「浮かんでいるのが不思議」
日露戦争後、信濃丸は徴用を解除され、再び旅客業務に運用されるようになります。ただ運用開始から長い年月を経た1930年、信濃丸は日本郵船から売却され、その後は蟹工船として改装されます。この時期はカムチャッカ半島方面で操業していたそうで、先の戦争で因縁のあるソ連から、度々領海侵犯の疑いをかけられたそうです。
このまま蟹工船として使われ続けるかと思われた信濃丸でしたが、1941年の太平洋戦争勃発後、再び旧日本海軍に輸送船として徴用されることとなりました。
水木しげるが乗船したのは、まさにこの時のことでした。激戦地であるラバウルへ出征する際、信濃丸に乗船したことが本人の著作にも描かれています。水木しげるは、乗船する船があの信濃丸だと知った時は「まだ現役だったのか!」と非常に驚いたそうです。
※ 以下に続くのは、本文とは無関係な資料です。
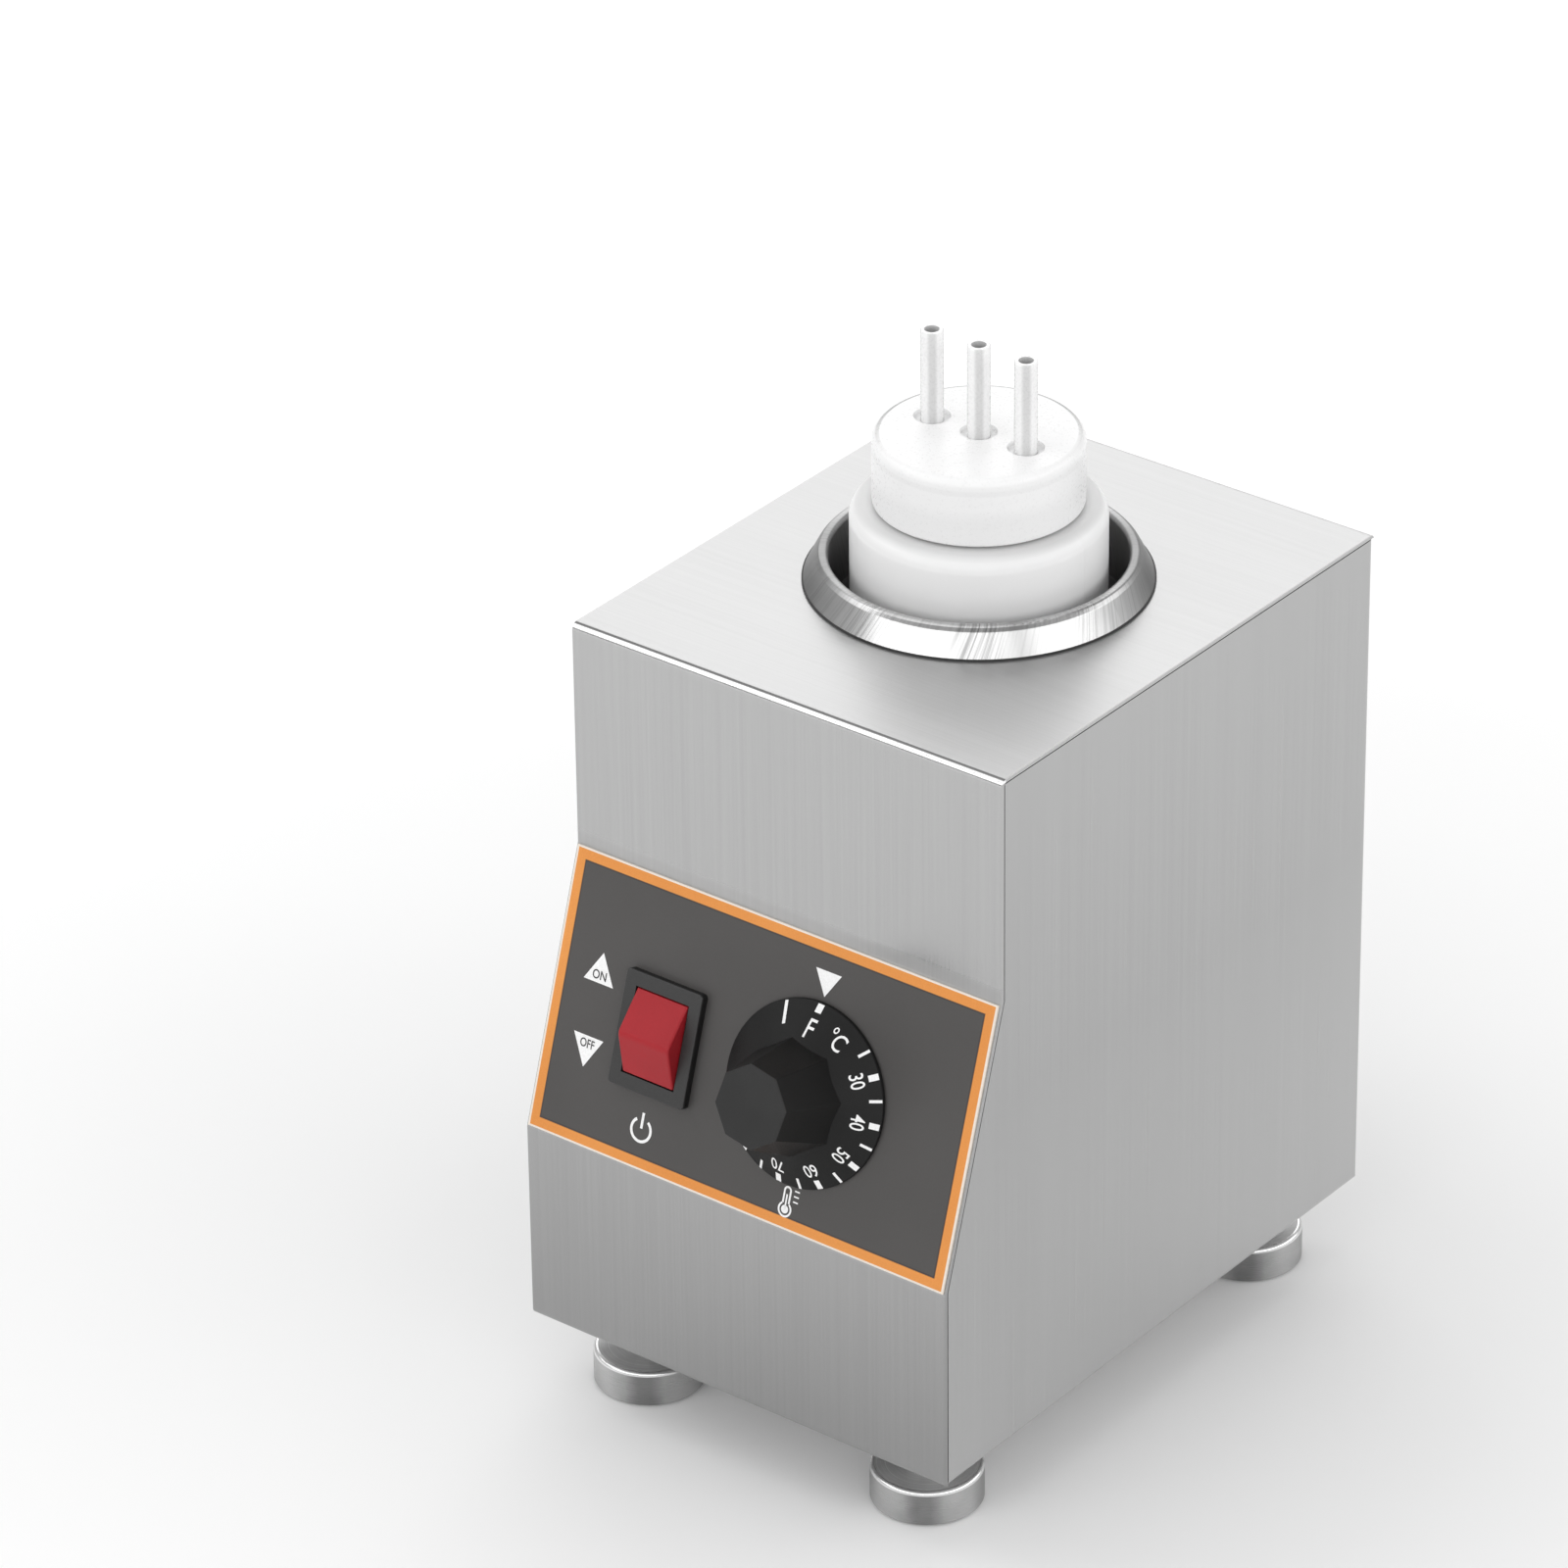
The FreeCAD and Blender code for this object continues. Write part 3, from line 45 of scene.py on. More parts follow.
# Casing front and top: one sheet of brushed stainless steel, bent at the front foot of the casing,
# at both edges of the slanted panel and at the top. The front is brushed upright, the top across.
class Value:
    """A number that varies over a surface: one socket of a finish's node tree."""

    def __init__(self, finish, socket):
        self.finish = finish
        self.socket = socket

    def paired(self, operation, first, second):
        inputs = {0: first, 1: second}
        made = self.finish.node("ShaderNodeMath", {"operation": operation}, inputs)
        return Value(self.finish, made.outputs[0])

    def __add__(self, other):
        return self.paired("ADD", self, other)

    def __radd__(self, other):
        return self.paired("ADD", other, self)

    def __sub__(self, other):
        return self.paired("SUBTRACT", self, other)

    def __rsub__(self, other):
        return self.paired("SUBTRACT", other, self)

    def __mul__(self, other):
        return self.paired("MULTIPLY", self, other)

    def __rmul__(self, other):
        return self.paired("MULTIPLY", other, self)

    def __truediv__(self, other):
        return self.paired("DIVIDE", self, other)

    def __gt__(self, other):
        return self.paired("GREATER_THAN", self, other)

    def __lt__(self, other):
        return self.paired("LESS_THAN", self, other)

    def __abs__(self):
        return self.paired("ABSOLUTE", self, 0.0)

    def __pow__(self, power):
        return self.paired("POWER", self, power)

    def larger(self, other):
        return self.paired("MAXIMUM", self, other)

    def smaller(self, other):
        return self.paired("MINIMUM", self, other)

    def sine(self):
        return self.paired("SINE", self, 0.0)

    def band(self, low, high):
        """1 where the number lies from low to high, falling to 0 over a sixth of that beside it."""
        edge = (high - low) / 6
        rise = self.ramp(low - edge, low + edge)
        fall = self.ramp(high - edge, high + edge)
        return rise * (1 - fall)

    def ramp(self, low, high, start=0.0, end=1.0):
        """The number taken from the span low to high into the span start to end, held at its ends."""
        inputs = {"Value": self, "From Min": low, "From Max": high, "To Min": start, "To Max": end}
        made = self.finish.node("ShaderNodeMapRange", {"clamp": True}, inputs)
        return Value(self.finish, made.outputs["Result"])

    def spread(self, start=0.0, end=1.0):
        """The middle of a noise, where nearly all of it lies, taken into the span start to end."""
        return self.ramp(0.3, 0.7, start, end)


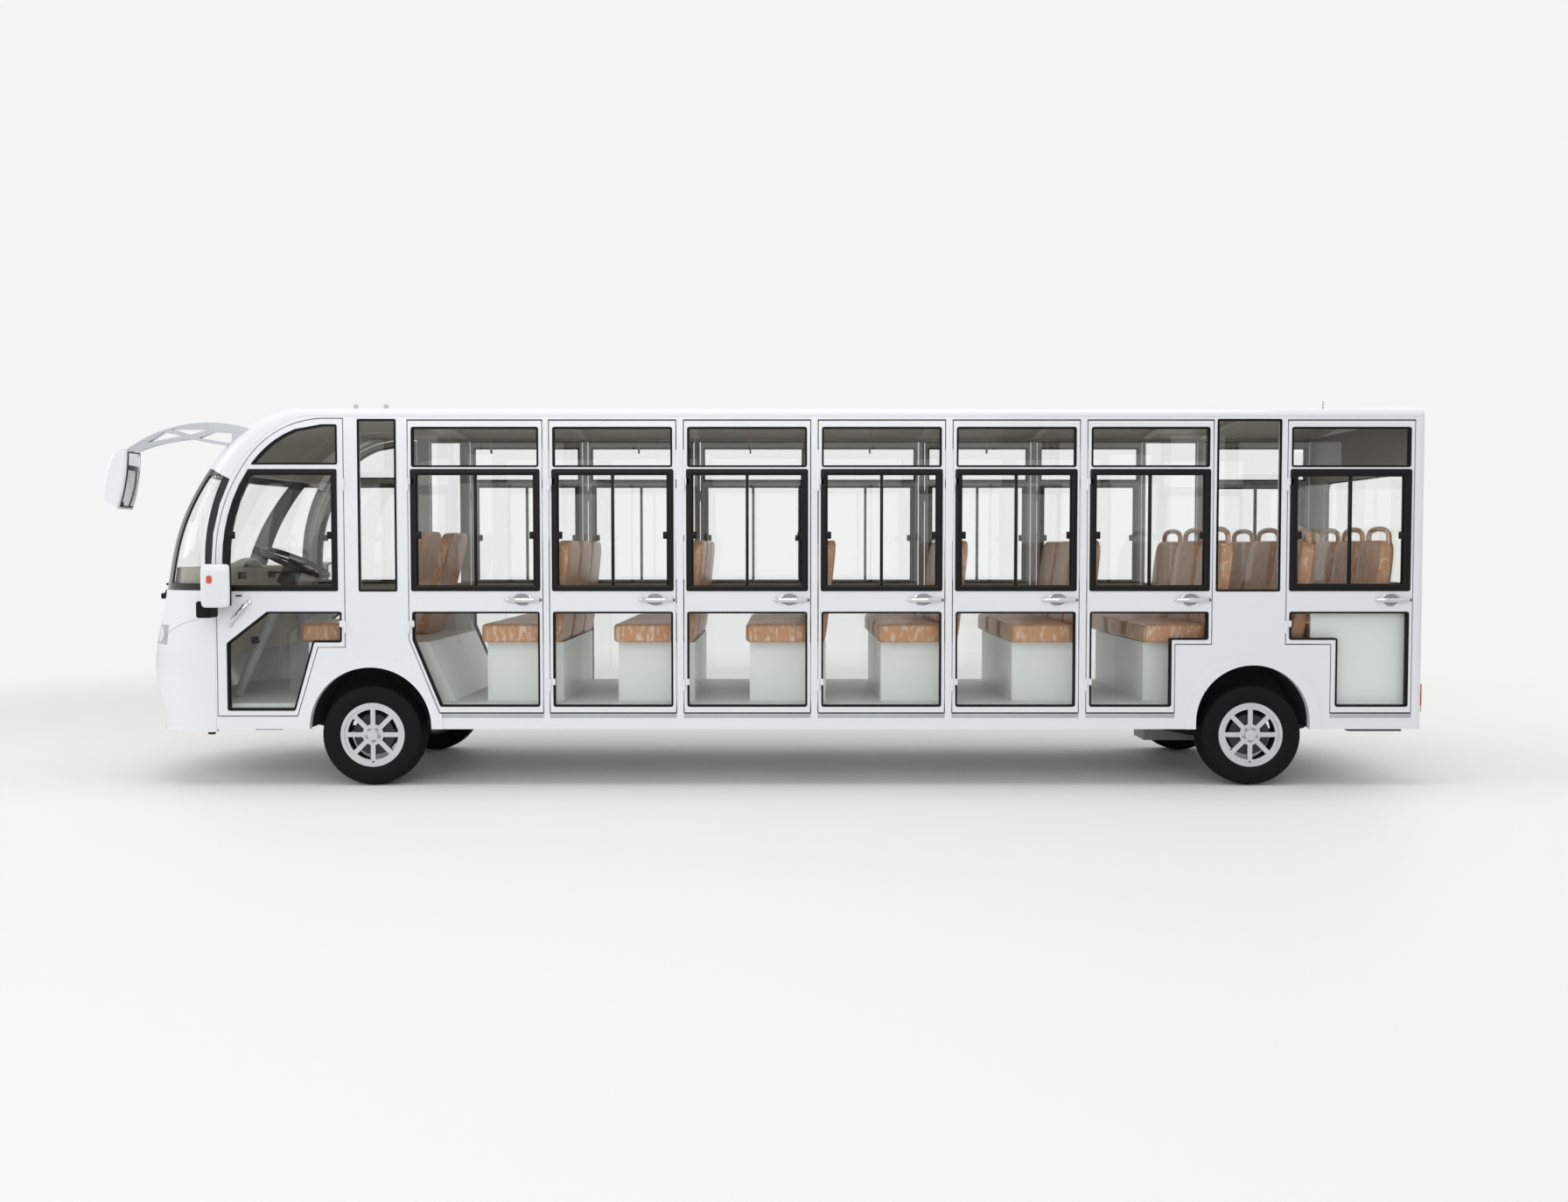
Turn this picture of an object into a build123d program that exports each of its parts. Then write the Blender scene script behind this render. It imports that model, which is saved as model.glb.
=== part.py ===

実際、当時の信濃丸は「浮かんでいるのが不思議」と言われるほど、オンボロな有様だったようです。
当時、日本のシーレーンは既に米軍によってほとんど遮断されており、多くの輸送船がその途上で撃沈の憂き目にあっていました。ただでさえ危険な航路を、信濃丸のような古い船で南方まで行きつけるのかと、誰もが懸念したそうです。
しかし、水木しげるを乗せた信濃丸は撃沈されることもなく輸送任務を無事に果たし、大戦期を生き抜いて戦後を迎えることができました。